L'Évangile de la messe d'aujourd'hui est l'un des textes les plus connus du Nouveau Testament. Il nous parle de la miséricorde du Père et, en même temps, de deux types de cœurs, deux types d'enfants, incapables de toucher le centre de cet amour qui les entoure et les inonde. Dans le contexte de la conversion, puisque nous sommes dans le temps du Carême, l'histoire nous encourage à ne pas nous lasser de redécouvrir le visage du Père, même si nous pensons le connaître déjà : le connaître avec le cœur (cf. 2 Co 5, 16).

Ce qui frappe le fils qui quitte la maison, c'est la pensée qu'il mérite un héritage et qu'il le demande ; l'inconscience de ne rechercher que le plaisir du moment présent ; le fait d'être poussé à tourner le dos à sa propre foi (à soigner des porcs) pour obtenir de la nourriture ; sa façon de penser au retour à la maison, non pas par amour mais par nécessité ; l'endurcissement de son cœur, qui lui fait projeter sur son père sa propre façon de jouer avec les choses et les gens. L'attitude du fils qui reste à la maison, le cœur endurci, incapable de comprendre l'amour de son père et impitoyable envers son frère, est également frappante.

De telles attitudes parlent de ce qui peut être dans nos cœurs. Et ils nous rappellent la nécessité de redécouvrir continuellement l'amour de Dieu pour nous, un Père qui n'est pas insensible à nos défauts. Il nous a appelés à être ses enfants et, pour sa part, cet appel ne cesse jamais. Il nous a appelés à vivre dans la liberté, et non comme des esclaves.
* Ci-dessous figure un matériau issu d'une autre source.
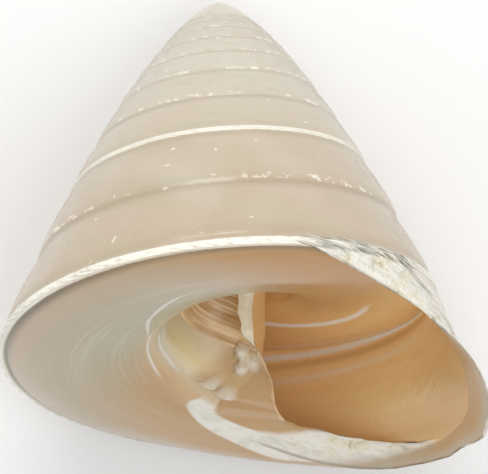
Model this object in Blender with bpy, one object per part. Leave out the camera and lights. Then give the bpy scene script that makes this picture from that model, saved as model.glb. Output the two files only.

Les deux fils de la parabole avaient fini par vivre comme des esclaves : l'un, de ses passions ; l'autre, d'une obligation mal comprise. Saint Paul nous rappelle que là où se trouve l'Esprit du Seigneur, il y a la liberté (2 Cor 3, 17). Non pas une liberté comme prétexte pour la chair, mais pour nous servir les uns les autres par amour (Gal 5, 13). De ces enfants nous apprenons la nécessité de demander à l'Esprit Saint de nous aider à redécouvrir continuellement le visage aimant du Père dont nous sommes les enfants ; de là jaillit la force de vivre notre foi avec joie chaque jour.